Here is approach thinking process: ( I may be wrong) Answer for a): My approach is based on the Cantor's intersection Theoram and the Heine-Bohl Theorem. Based on the construction of the triangle, we have the decreasing sequence of sets $S(0)\subset S(1) \subset S(2) \subset S(3) \subset ... $ The set is not empty since some points remain in the sets when at most a countable number of points are removed from the sides of the original triangle. By Cantor intersection theorem, if $S_i$ are nonempty decreasing sequence of nonempty compact subsets of $\mathbb R^n$ then the intersection is not empty. By the Heine-Borel Theorem, a subset of $\mathbb R^n$ is compact iff it is closed and bounded.

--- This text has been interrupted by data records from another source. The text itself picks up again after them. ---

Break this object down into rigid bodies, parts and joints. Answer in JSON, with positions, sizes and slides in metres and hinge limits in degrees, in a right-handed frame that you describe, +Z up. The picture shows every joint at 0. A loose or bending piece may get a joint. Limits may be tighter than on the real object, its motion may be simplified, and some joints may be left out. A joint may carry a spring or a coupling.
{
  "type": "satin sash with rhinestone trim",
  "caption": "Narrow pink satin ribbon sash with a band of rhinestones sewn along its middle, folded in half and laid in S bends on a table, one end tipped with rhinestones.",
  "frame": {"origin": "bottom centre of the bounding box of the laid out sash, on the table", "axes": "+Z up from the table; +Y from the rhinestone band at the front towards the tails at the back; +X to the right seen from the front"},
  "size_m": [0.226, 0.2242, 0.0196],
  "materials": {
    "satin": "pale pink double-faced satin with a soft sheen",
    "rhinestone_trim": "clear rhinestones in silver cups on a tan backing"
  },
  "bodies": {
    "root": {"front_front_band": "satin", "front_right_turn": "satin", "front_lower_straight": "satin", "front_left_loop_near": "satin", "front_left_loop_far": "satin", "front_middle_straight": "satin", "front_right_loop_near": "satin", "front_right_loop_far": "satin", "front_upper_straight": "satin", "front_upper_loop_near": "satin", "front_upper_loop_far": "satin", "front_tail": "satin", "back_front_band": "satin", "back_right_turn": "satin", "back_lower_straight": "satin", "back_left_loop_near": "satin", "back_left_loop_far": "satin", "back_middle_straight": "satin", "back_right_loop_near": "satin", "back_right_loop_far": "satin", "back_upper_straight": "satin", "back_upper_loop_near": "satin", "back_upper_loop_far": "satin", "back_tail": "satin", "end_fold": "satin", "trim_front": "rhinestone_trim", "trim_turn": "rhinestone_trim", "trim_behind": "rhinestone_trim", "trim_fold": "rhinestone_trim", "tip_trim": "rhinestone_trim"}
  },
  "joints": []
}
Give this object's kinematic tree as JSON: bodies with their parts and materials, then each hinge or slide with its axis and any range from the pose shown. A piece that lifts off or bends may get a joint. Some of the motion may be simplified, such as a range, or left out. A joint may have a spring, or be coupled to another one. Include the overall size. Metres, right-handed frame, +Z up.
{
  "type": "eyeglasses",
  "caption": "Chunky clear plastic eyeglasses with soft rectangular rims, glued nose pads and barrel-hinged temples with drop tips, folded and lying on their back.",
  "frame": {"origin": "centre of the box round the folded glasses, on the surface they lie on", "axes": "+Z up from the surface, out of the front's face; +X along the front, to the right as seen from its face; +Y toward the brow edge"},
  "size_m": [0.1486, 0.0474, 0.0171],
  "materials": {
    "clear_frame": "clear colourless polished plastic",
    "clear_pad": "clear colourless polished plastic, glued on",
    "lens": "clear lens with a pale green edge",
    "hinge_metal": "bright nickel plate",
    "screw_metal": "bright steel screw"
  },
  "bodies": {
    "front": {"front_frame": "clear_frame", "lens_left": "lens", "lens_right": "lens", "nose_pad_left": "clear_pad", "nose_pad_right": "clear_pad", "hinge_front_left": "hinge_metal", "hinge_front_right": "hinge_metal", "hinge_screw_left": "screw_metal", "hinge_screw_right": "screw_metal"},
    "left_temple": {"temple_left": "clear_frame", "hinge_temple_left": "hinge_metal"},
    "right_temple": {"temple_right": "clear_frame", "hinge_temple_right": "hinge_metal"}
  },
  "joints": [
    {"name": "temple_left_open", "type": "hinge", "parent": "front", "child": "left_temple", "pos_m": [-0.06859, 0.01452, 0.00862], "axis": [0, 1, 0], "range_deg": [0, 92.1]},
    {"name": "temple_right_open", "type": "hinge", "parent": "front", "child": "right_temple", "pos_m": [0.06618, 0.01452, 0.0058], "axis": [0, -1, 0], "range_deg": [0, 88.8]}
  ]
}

The original triangle is closed and bounded, hence it is compact. Hence $S$ is a nonempty compact set.

Answer b);

Note that the Cantor set has empty interior hence the set $S$ has interior.

Answer c).

I got stuck with c. To prove the boundaries of the triangles at the $n^th$ stage belong to $S$, i guess I could use induction. Since each triangle is bounded, all the triangle we get till $n^th$ stage is bounded. Note that $S-i \subset S$, hence boundaries of each $S_i$ at the $n^th$ stage belong $S$.

I don't know how to continue. Any help is appreciated and if you need more information about the problem let me know.

Thanks in advance!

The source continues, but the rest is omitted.